«In sede Confcommercio Verona – racconta Paolo Artelio presidente di Fipe- Confcommercio, l’importante sindacato che rappresenta gli imprenditori del settore dei pubblici esercizi – da una settimana continuano a chiederci informazioni su questa possibilità, appena confermata anche dalla prefettura: il Dpcm del 3 dicembre scorso stabiliva che le mense aziendali possono proseguire».

Non ci ha pensato due volte Enrico Fiorini, 46 anni che gestisce il ristorante pizzeria “Al Borgo 1964» a Cerea, e ha riaperto il locale a pranzo in forma di mensa aziendale.
I suoi clienti ora sono gli imbianchini di una ditta edile, gli operai di un’officina meccanica, gli amministrativi di un supermercato lì vicino.
«Riaprire così aiuta ad andare avanti, un ristoro concreto contro quello irrisorio di Roma, ma è anche una tutela per chi ha bisogno di una ristorazione di servizio, due piatti caldi, seduto a un tavolo riposando per mezzora: una cosa di civiltà» – commenta Fiorini.
A pranzo non entra il privato qualunque e tra i documenti della convenzione c’è l’elenco dei dipendenti che siedono al tavolo seguendo linee-guida di distanziamento e sanificazioni.

«Rifiuto la linea di pensiero di #ioapro – spiega Fiorini a Matteo Sorio del Corriere – anche se quando spingi una categoria alla disobbedienza civile qualche domanda, come politico, te la dovresti porre. Detto ciò, a Cerea stiamo lavorando con 70- 80 coperti al giorno rispetto ai 120 a regime normale. Riaprire vuol dire far lavorare circa 35 fornitori, dagli stuzzicadenti alle bibite, dal contadino che ci vende la verdura al panettiere.
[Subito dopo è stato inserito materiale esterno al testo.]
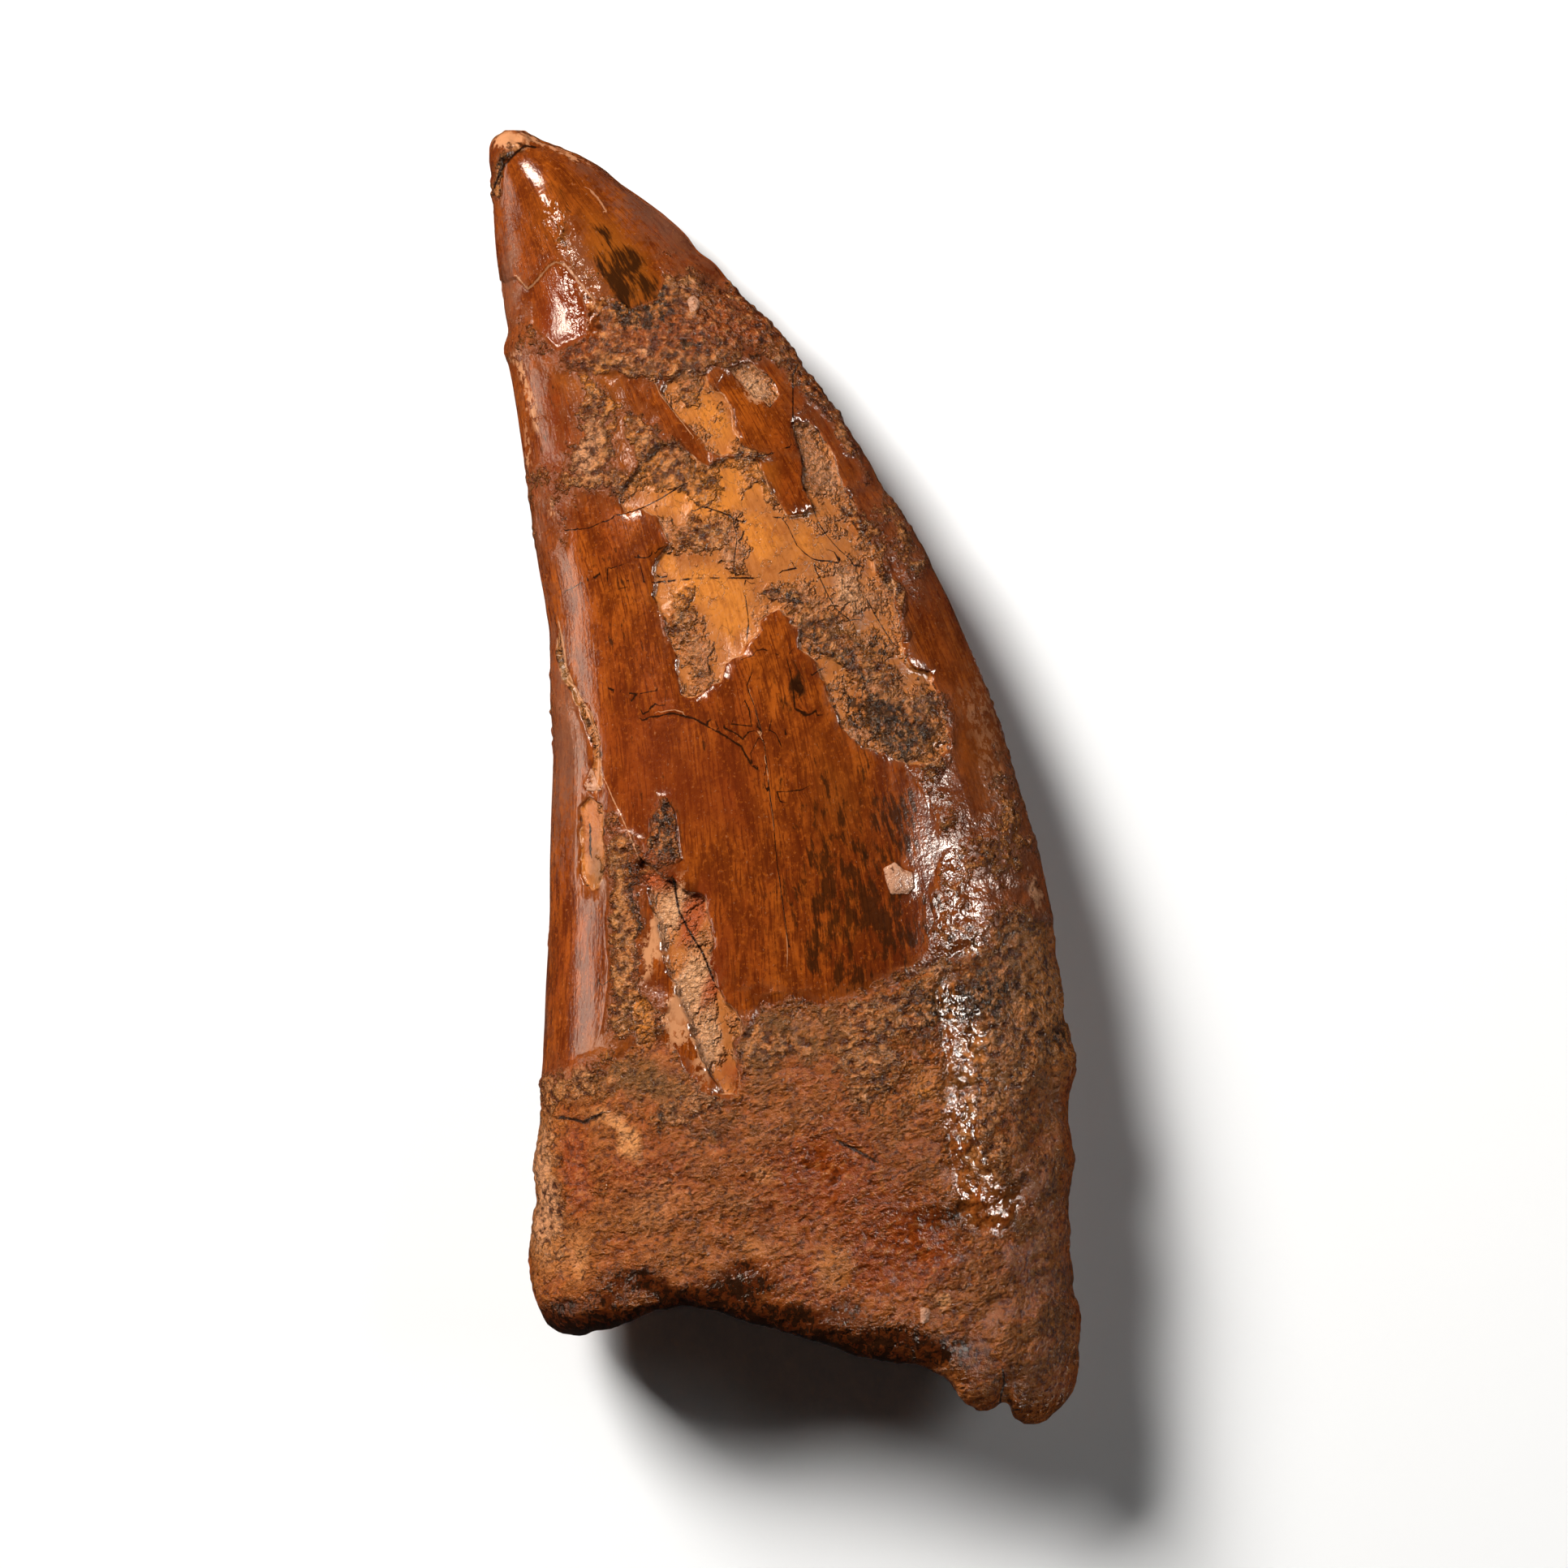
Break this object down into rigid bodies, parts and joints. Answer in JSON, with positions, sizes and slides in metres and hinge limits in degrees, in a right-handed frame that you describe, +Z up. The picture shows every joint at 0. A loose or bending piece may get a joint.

Dai quarantasette coperti in su qualcosa ti rimane in cassa, il che significa poter tamponare la falla».

Fiorini porta avanti altri due locali di cui uno in città «In tutto 62 dipendenti che sono in cassa integrazione, ma la perdita è del 70% e da Roma ci è arrivato l’1% del vecchio fatturato totale».

Riaprire pure il locale in città, sotto forma di mensa aziendale, è fuori discussione, racconta. La stessa Confcommercio conferma che pochi tra centro e periferia, salvo in Zai, ci stanno pensando. E non è solo un fatto di smart working. «Le differenze che ho visto tra la città e il nostro territorio dal primo lockdown a ora sono evidenti: Verona si è completamente seduta scoprendo di non essere dei veronesi ma dei turisti, e oggi pare un animale ferito, pieno di paura. La Pianura vive nel verde, la gente è rustica: nel maggio scorso riaprire qui voleva dire la sala subito piena, cosa che in città abbiamo rivisto giusto a metà settembre».